Além de Bruxelas, o circuito europeu de desculpas de Zuckerberg inclui uma outra paragem em Paris, para um encontro com o Presidente francês, Emmanuel Macron. No entanto, o presidente do Facebook mais uma vez gorou as expectativas dos legisladores britânicos, que reclamam a sua presença numa comissão parlamentar em Londres.

Com as eleições europeias que vão determinar a recomposição do Parlamento e definir a escolha de uma nova Comissão Europeia em mira, uma das principais preocupações dos legisladores nas suas questões sobre as actividades da Cambridge Analytica — que como recordaram está debaixo de investigação pelas autoridades britânicas — teve sobretudo a ver com o recurso aos dados pessoais no contexto de campanhas políticas e eleitorais. “Que garantias nos pode dar de que não vai recolher e vender dados a terceiros?” “A Cambridge Analytica foi um caso isolado, ou é apenas a ponta do icebergue?”, insistiram.

Mas além destas perguntas sobre o armazenamento e processamento da informação dos utilizadores do Facebook, os eurodeputados também interrogaram Zuckerberg sobre o modelo de negócio, o cumprimento das obrigações fiscais ou a posição dominante da sua empresa — “É ou não um monopólio?”.

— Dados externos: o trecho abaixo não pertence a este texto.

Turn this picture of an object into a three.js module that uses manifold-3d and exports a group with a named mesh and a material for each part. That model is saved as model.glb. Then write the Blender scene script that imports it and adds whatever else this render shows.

Mas houve alguns eleitos que preferiram tecer considerações filosóficas sobre a liberdade de expressão : foi o caso dos eurocépticos e anti-europeístas Nigel Farage e Nicolas Bay, que se insurgiram contra o que designaram como a “censura arbitrária” e a “tentação totalitária” de encerrar contas que “exprimem opiniões legítimas”, isto depois de Mark Zuckerberg ter prometido mais meios para eliminar as fake news, mas também o discurso de ódio, o extremismo ou o bullying da sua rede. “Somos o serviço que permite a maior variedade de ideias, mas esse tipo de conteúdos não pode ter lugar na nossa plataforma”, respondeu.